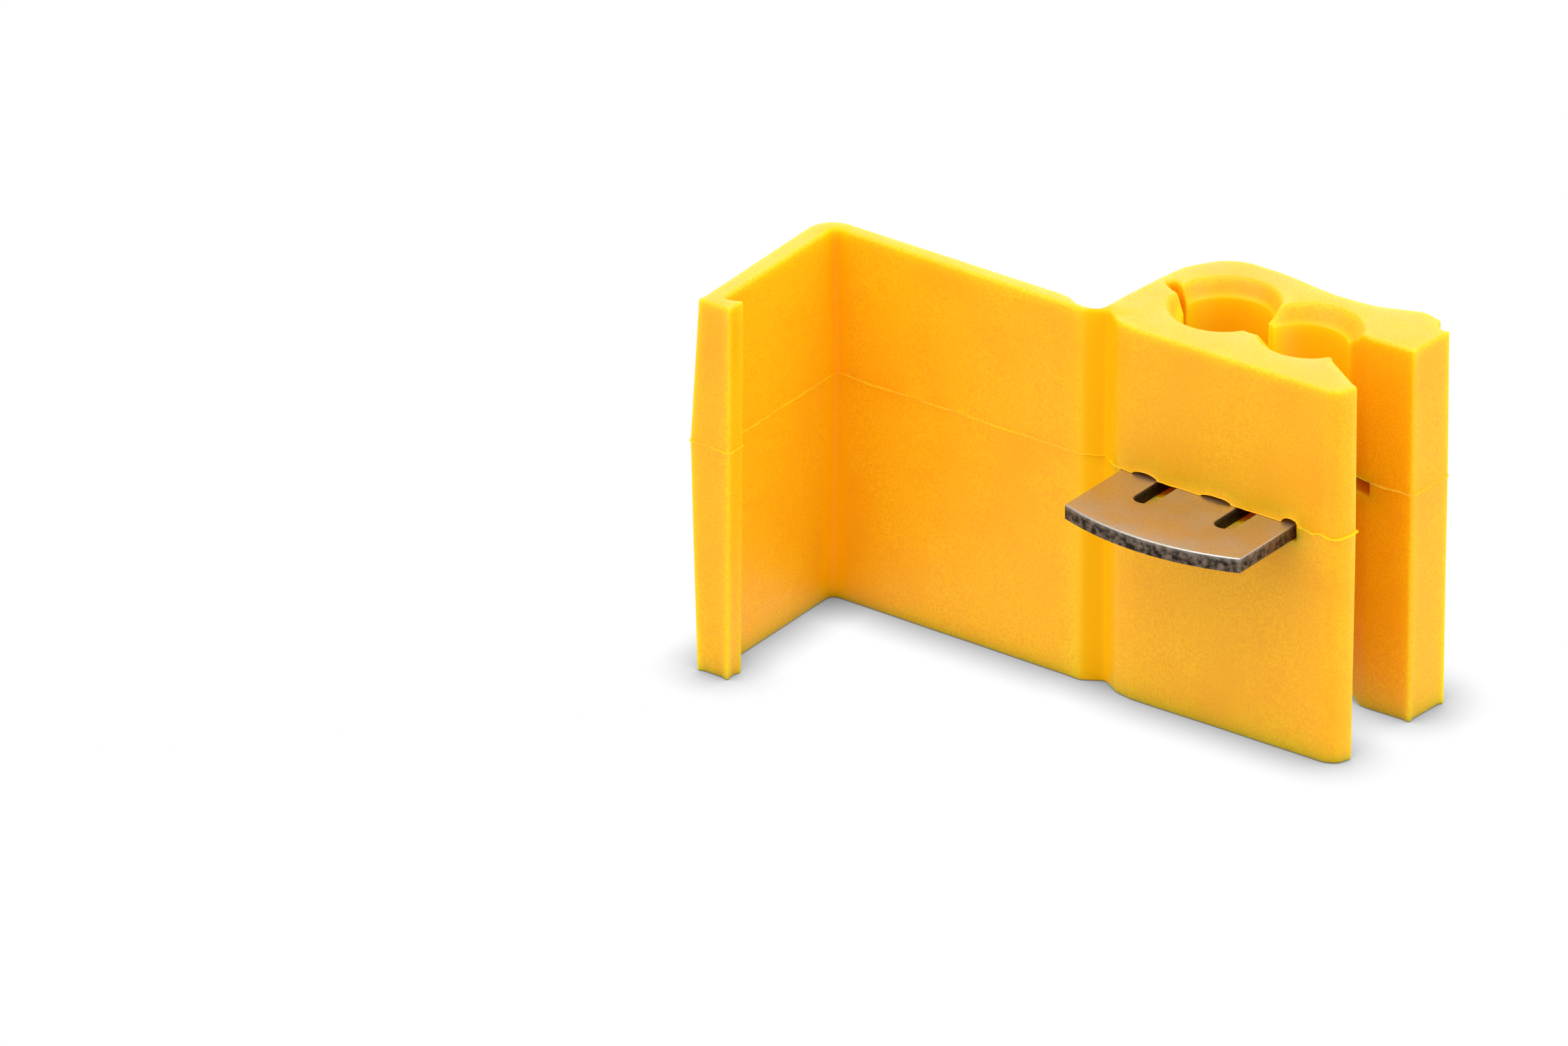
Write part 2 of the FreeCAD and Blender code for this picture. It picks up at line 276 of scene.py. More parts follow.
def jaw_section(share):
    """The closed outline of both jaws at a share of the way up the funnels, counter-clockwise."""
    run_f, tap_f = between(FRONT_RUN, share), between(FRONT_TAP, share)
    run_r, tap_r = between(REAR_RUN, share), between(REAR_TAP, share)
    throat = meet_level(tap_f, THROAT_Y, 1)
    throat = (min(throat[0], THROAT_X - 0.1), THROAT_Y)
    level = FRONT_NECK_Y[0] + (FRONT_NECK_Y[1] - FRONT_NECK_Y[0]) * share
    neck_right, neck_left = neck(run_f, tap_f, level, -1)[::-1]
    notch_in = meet_line(run_f, *NOTCH_FRONT)
    notch_out = meet_line(run_r, *NOTCH_REAR)
    back_left, back_right = neck(run_r, tap_r, REAR_NECK_Y, 1)
    land = meet_line(tap_r, LAND_START, LAND_END)
    tip_first = math.atan2(NOTCH_FRONT[0][1] - NOTCH_TIP[1], NOTCH_FRONT[0][0] - NOTCH_TIP[0])
    tip_last = turned(tip_first, math.atan2(NOTCH_REAR[0][1] - NOTCH_TIP[1],
                                            NOTCH_REAR[0][0] - NOTCH_TIP[0]), -1)
    pieces = [
        FACE_RUN,
        line((THROAT_X, THROAT_Y), throat, 10)[1:],
        channel_arc(tap_f, throat, neck_right, -1, 26)[1:],
        line(neck_right, neck_left, 7)[1:],
        channel_arc(run_f, neck_left, notch_in, -1, 40)[1:],
        line(notch_in, NOTCH_FRONT[0], 14)[1:],
        arc((NOTCH_TIP[0], NOTCH_TIP[1], NOTCH_R), tip_first, tip_last, 9)[1:-1],
        line(NOTCH_REAR[0], notch_out, 14),
        channel_arc(run_r, notch_out, back_left, -1, 40)[1:],
        line(back_left, back_right, 7)[1:],
        channel_arc(tap_r, back_right, land, -1, 26)[1:],
        line(land, LAND_START, 8)[1:-1],
        BACK_RUN,
    ]
    return np.concatenate(pieces)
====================
Please restate the whole listing word for word.

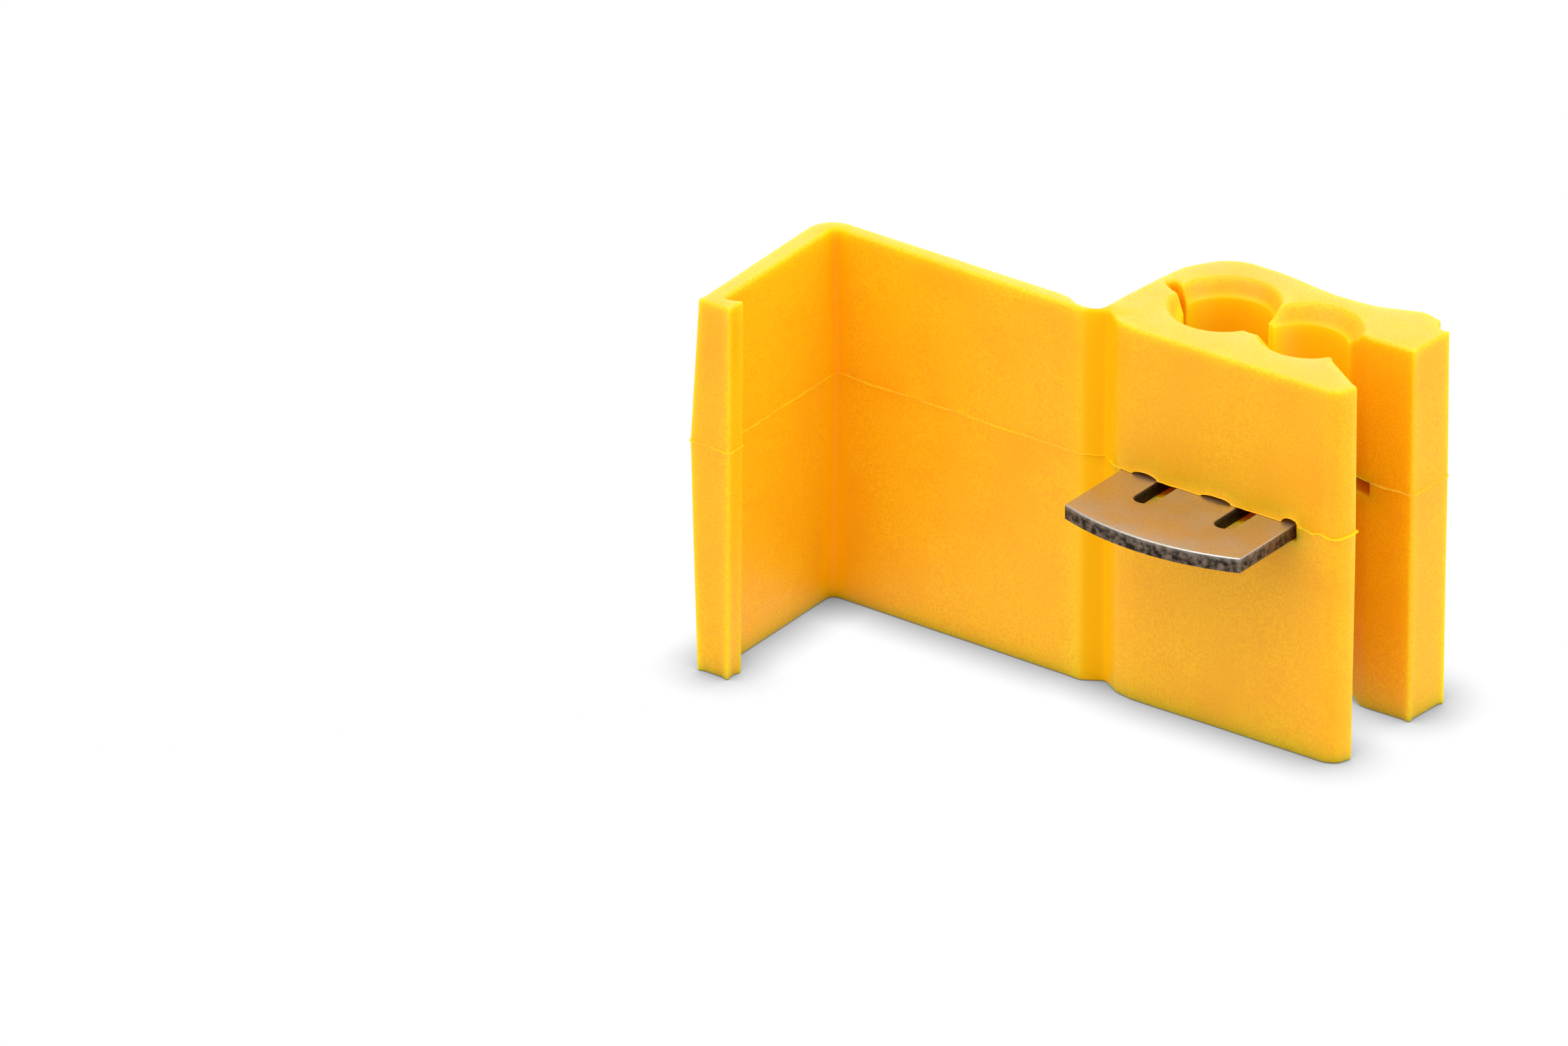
Write part 2 of the FreeCAD and Blender code for this picture. It picks up at line 276 of scene.py. More parts follow.
def jaw_section(share):
    """The closed outline of both jaws at a share of the way up the funnels, counter-clockwise."""
    run_f, tap_f = between(FRONT_RUN, share), between(FRONT_TAP, share)
    run_r, tap_r = between(REAR_RUN, share), between(REAR_TAP, share)
    throat = meet_level(tap_f, THROAT_Y, 1)
    throat = (min(throat[0], THROAT_X - 0.1), THROAT_Y)
    level = FRONT_NECK_Y[0] + (FRONT_NECK_Y[1] - FRONT_NECK_Y[0]) * share
    neck_right, neck_left = neck(run_f, tap_f, level, -1)[::-1]
    notch_in = meet_line(run_f, *NOTCH_FRONT)
    notch_out = meet_line(run_r, *NOTCH_REAR)
    back_left, back_right = neck(run_r, tap_r, REAR_NECK_Y, 1)
    land = meet_line(tap_r, LAND_START, LAND_END)
    tip_first = math.atan2(NOTCH_FRONT[0][1] - NOTCH_TIP[1], NOTCH_FRONT[0][0] - NOTCH_TIP[0])
    tip_last = turned(tip_first, math.atan2(NOTCH_REAR[0][1] - NOTCH_TIP[1],
                                            NOTCH_REAR[0][0] - NOTCH_TIP[0]), -1)
    pieces = [
        FACE_RUN,
        line((THROAT_X, THROAT_Y), throat, 10)[1:],
        channel_arc(tap_f, throat, neck_right, -1, 26)[1:],
        line(neck_right, neck_left, 7)[1:],
        channel_arc(run_f, neck_left, notch_in, -1, 40)[1:],
        line(notch_in, NOTCH_FRONT[0], 14)[1:],
        arc((NOTCH_TIP[0], NOTCH_TIP[1], NOTCH_R), tip_first, tip_last, 9)[1:-1],
        line(NOTCH_REAR[0], notch_out, 14),
        channel_arc(run_r, notch_out, back_left, -1, 40)[1:],
        line(back_left, back_right, 7)[1:],
        channel_arc(tap_r, back_right, land, -1, 26)[1:],
        line(land, LAND_START, 8)[1:-1],
        BACK_RUN,
    ]
    return np.concatenate(pieces)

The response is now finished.